Keppel REIT's 2H20/FY20 distribution of S$0.0293/S$0.0573 per unit were slightly above our FY20F projections.
Expect positive rental reversion in FY21F, visible inorganic growth drivers.
Reiterate ADD on Keppel REIT with a higher DDM-based target price of S$1.29.
Keppel REIT's 2H20 Results Highlights
Keppel REIT (SGX:K71U) reported a 12.6%/5.5% y-o-y rise in gross revenue and distributable income to S$94.7m/S$99.8m, thanks to contributions from T Tower, Victoria Police Centre and lower borrowing costs, partly offset by divestment of Bugis Junction Tower, COVID-19 tenant relief measures and absence of capital gains distributions.
For FY20, Keppel REIT achieved a distributable income of S$194.6m, +2.8% y-o-y, translating to a distribution of S$0.0573/unit, slightly above our projections.
Keppel REIT revalued its portfolio down by 1.5% at end-FY20, resulting in a Book Value per unit of S$1.29.
High Portfolio Occupancy, Expect Positive Reversions in FY21F
Portfolio committed occupancy stood at 97.9% at end-Dec 2020. Keppel REIT renewed/leased ~1.2m sqft of space in FY20 (~250k sqft in 4Q), of which 24% are new leases from the banking, insurance and financial services as well as real estate sectors.
Keppel REIT achieved positive rental reversion of 14.8% in FY20 (+12.7% in 4Q). In terms of impact from COVID-19, management shared that it had total rental deferrals of S$1.9m and had provided a total of S$14.6m (including government property tax rebates and cash grants) of tenant relief measures in FY20.
Looking ahead, Keppel REIT has 17.5% and 16.8% of leases to be renewed/reviewed in FY21F and FY22F respectively. With expiring rents averaging a low S$9.76psf in FY21F, management expects to continue to achieve positive reversions when these leases are re-contracted.

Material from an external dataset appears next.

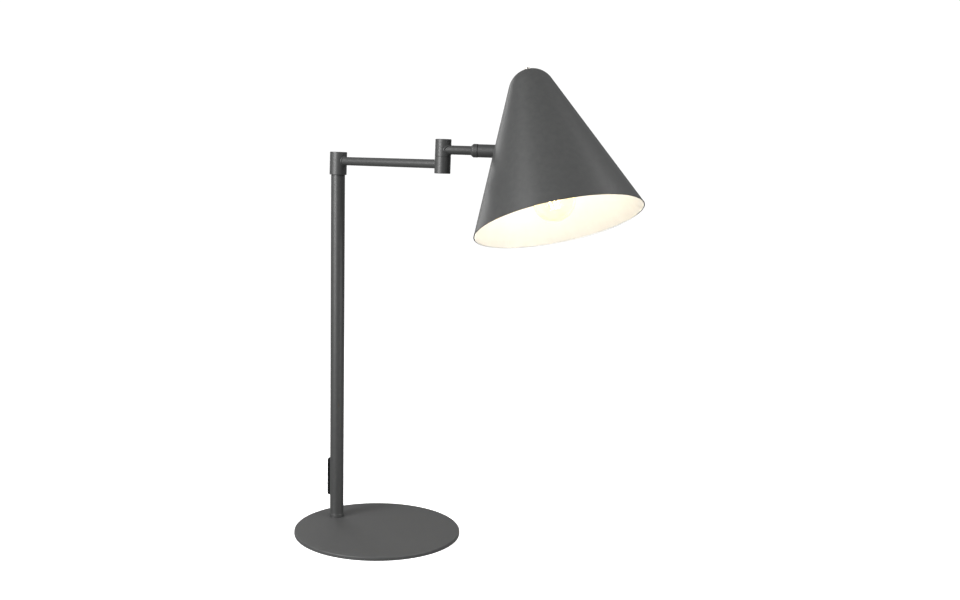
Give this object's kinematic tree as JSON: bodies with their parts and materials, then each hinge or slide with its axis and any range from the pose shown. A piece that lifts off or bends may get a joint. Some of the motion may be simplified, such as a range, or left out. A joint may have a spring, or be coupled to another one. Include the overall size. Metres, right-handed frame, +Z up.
{
  "type": "architect desk lamp",
  "caption": "Desk lamp with a round flat base, an upright tube, jointed horizontal arms that swing in the plane of the table, and a conical metal shade that turns about the outer arm.",
  "frame": {"origin": "centre of the round base's underside, on the table", "axes": "+Z up the post; +X from the post towards the base centre, the first arm's direction at rest"},
  "size_m": [0.4099, 0.2309, 0.5503],
  "materials": {
    "dark_coat": "fine-texture powder coat, matt anthracite, on steel",
    "shade_coat": "fine-texture powder coat, matt anthracite outside and ivory white inside, on spun aluminium",
    "zinc_steel": "zinc-plated steel",
    "dark_screw": "blackened steel screw",
    "rubber_pad": "black non-slip foam rubber",
    "black_rubber": "soft black rubber grommet",
    "black_plastic": "satin black moulded plastic",
    "black_nylon": "black nylon washer",
    "lead_sheath": "black lead sheath",
    "white_holder": "white moulded lampholder",
    "brass": "bright brass",
    "nickel_cap": "nickel-plated bulb cap",
    "bulb_glass": "clear bulb glass",
    "filament": "glowing filament rod"
  },
  "bodies": {
    "stand": {"base_plate": "dark_coat", "base_pad": "rubber_pad", "post_foot": "dark_coat", "foot_screw": "zinc_steel", "foot_dowel": "zinc_steel", "post_tube": "dark_coat", "post_bush": "zinc_steel", "swivel_washer": "black_nylon", "cord_gland": "black_rubber", "switch_housing": "black_plastic", "switch_terminal_upper": "brass", "switch_terminal_lower": "brass", "lead_inlet": "lead_sheath", "lead_post": "lead_sheath"},
    "rocker": {"switch_rocker": "black_plastic"},
    "first_arm": {"swivel_cap": "dark_coat", "swivel_screw": "zinc_steel", "arm_1_tube": "dark_coat", "lead_arm_1": "lead_sheath", "elbow_lower": "dark_coat", "elbow_lower_plug": "dark_coat", "elbow_pivot": "zinc_steel", "elbow_stop_pin": "zinc_steel", "elbow_washer": "zinc_steel", "elbow_nut": "zinc_steel"},
    "second_arm": {"elbow_upper": "dark_coat", "elbow_upper_plug": "dark_coat", "arm_2_tube": "dark_coat", "arm_collar": "dark_coat", "shade_pivot": "zinc_steel", "shade_stop_pin": "zinc_steel", "shade_washer": "zinc_steel", "shade_nut": "zinc_steel", "lead_arm_2": "lead_sheath"},
    "shade": {"shade_shell": "shade_coat", "shade_sleeve": "dark_coat", "groove_washer": "black_nylon", "lead_shade": "lead_sheath", "hanger_rod": "zinc_steel", "apex_screw": "dark_screw", "lampholder_body": "white_holder", "lampholder_cap": "white_holder", "lampholder_shell": "brass", "lampholder_contact": "brass", "bulb_glass": "bulb_glass", "bulb_cap": "nickel_cap", "bulb_contact": "nickel_cap", "bulb_stem": "bulb_glass", "bulb_filament_1": "filament", "bulb_filament_2": "filament", "bulb_filament_3": "filament", "bulb_filament_4": "filament"}
  },
  "joints": [
    {"name": "arm_swing", "type": "hinge", "parent": "stand", "child": "first_arm", "pos_m": [-0.069, 0, 0.4307], "axis": [0, 0, 1], "range_deg": [-150, 150]},
    {"name": "elbow_swing", "type": "hinge", "parent": "first_arm", "child": "second_arm", "pos_m": [0.09464, 0, 0.45124], "axis": [0.0279, 0, 0.9996], "range_deg": [-127.3, 72.7]},
    {"name": "shade_turn", "type": "hinge", "parent": "second_arm", "child": "shade", "pos_m": [0.13203, 0.01515, 0.4579], "axis": [0.8883, 0.4586, -0.0248], "range_deg": [-84.1, 115.9]},
    {"name": "switch_rock", "type": "hinge", "parent": "stand", "child": "rocker", "pos_m": [-0.0794, 0, 0.0543], "axis": [0, 1, 0], "range_deg": [-10, 0]}
  ]
}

Visible Inorganic Growth Drivers
In terms of portfolio management, FY20 was an active year for Keppel REIT with the completion of the Victoria Police Centre in Jul 2020 and completion of the purchase of Pinnacle Office Park in Sydney in Dec 2020. Contributions from the latter should be felt from FY21F.
In addition, Keppel REIT recently announced the proposed acquisition of Keppel Bay Tower for S$657.2m or at a property yield of 4%. The transaction is pending unitholders approval. As such, we have not included the new income into our current forecast.
Keppel REIT’s gearing stands at 37.7% at end-FY20F and it has a small 5% of its total debt due to be refinanced in FY21F. Management indicated that it continues to look for new growth opportunities within its existing markets.
Reiterate ADD Rating
We tweak our Keppel REIT's FY21-22F distribution forecast up marginally post results.
Potential catalysts include the redeployment of divestment proceeds to new accretive acquisitions and a better-than-projected office rental market, while downside risks include longer-than-expected frictional vacancy from tenant movements due to a slowdown in demand for office space.